* **Stated task**:
Reproduce, exactly and in full, only the lines below from the one containing "bpy.context.view_layer.update()" through the one containing "depsgraph = bpy.context.evaluated_depsgraph_get()".

* **Data excerpt**:
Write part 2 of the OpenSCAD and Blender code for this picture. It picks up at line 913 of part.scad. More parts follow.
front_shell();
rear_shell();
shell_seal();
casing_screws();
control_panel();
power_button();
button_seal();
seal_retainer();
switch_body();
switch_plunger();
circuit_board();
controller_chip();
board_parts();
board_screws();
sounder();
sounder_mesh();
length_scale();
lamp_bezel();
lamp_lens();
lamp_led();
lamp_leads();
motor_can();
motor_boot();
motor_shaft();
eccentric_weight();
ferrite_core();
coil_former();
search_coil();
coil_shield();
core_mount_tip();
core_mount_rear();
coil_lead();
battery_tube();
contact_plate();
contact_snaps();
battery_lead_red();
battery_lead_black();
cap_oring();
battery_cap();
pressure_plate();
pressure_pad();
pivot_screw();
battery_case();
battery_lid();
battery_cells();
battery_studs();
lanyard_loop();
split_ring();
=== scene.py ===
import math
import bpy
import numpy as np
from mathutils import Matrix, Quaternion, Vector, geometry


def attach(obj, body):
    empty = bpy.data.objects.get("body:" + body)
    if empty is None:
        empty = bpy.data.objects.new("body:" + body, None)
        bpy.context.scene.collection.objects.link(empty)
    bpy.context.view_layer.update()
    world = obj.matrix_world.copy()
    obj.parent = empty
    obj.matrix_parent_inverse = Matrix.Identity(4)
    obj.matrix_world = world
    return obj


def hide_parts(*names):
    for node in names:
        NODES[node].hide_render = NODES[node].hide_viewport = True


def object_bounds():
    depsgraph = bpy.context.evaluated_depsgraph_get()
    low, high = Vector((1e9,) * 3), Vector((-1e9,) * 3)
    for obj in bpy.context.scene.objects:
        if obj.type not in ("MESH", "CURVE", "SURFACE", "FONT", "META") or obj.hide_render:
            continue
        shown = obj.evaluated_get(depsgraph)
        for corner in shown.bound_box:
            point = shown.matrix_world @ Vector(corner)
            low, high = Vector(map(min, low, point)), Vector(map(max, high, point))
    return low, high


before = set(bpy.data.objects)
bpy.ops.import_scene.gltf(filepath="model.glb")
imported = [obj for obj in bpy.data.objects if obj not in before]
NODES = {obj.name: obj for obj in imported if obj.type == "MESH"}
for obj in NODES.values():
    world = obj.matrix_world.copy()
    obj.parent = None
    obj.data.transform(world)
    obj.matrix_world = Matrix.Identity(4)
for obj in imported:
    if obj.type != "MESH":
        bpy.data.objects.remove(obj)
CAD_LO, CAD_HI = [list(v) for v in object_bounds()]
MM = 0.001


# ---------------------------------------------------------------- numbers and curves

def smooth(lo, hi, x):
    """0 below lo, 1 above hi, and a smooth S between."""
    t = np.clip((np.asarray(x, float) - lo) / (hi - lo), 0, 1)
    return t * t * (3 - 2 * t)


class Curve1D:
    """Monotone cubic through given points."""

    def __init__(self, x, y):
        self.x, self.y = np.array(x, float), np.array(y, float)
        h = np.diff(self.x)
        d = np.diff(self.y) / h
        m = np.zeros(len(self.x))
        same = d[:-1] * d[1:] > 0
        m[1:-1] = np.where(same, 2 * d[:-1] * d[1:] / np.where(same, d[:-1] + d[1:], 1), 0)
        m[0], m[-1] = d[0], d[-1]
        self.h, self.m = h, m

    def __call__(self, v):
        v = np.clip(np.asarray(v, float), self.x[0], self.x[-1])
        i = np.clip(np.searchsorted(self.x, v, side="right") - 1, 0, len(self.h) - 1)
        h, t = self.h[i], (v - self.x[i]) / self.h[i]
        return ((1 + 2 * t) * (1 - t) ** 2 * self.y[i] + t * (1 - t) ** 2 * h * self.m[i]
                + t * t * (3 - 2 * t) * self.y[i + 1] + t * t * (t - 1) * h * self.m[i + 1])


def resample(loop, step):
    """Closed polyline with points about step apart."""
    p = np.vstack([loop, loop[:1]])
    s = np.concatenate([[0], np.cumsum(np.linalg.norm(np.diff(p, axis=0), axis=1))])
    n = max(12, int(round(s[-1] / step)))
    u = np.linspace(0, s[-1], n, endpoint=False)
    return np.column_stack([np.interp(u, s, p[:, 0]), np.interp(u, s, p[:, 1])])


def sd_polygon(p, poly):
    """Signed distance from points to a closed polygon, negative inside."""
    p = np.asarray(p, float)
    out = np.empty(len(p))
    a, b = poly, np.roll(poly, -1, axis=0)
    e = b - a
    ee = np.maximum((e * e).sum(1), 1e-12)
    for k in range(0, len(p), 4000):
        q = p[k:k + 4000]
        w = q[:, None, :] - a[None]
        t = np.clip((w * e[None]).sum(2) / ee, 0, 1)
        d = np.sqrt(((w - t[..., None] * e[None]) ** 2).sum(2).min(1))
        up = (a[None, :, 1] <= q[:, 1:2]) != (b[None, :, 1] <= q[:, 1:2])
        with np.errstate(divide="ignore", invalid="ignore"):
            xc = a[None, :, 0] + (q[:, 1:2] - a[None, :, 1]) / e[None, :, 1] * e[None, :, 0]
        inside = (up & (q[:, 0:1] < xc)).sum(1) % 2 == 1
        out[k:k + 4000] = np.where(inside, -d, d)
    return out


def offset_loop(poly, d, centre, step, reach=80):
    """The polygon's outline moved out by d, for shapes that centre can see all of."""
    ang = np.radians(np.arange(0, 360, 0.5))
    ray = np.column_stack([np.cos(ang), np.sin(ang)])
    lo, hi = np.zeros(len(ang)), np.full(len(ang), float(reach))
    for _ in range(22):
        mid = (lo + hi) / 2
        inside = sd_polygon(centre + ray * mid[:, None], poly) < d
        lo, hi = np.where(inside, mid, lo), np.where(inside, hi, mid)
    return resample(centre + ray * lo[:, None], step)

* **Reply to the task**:
    bpy.context.view_layer.update()
    world = obj.matrix_world.copy()
    obj.parent = empty
    obj.matrix_parent_inverse = Matrix.Identity(4)
    obj.matrix_world = world
    return obj


def hide_parts(*names):
    for node in names:
        NODES[node].hide_render = NODES[node].hide_viewport = True


def object_bounds():
    depsgraph = bpy.context.evaluated_depsgraph_get()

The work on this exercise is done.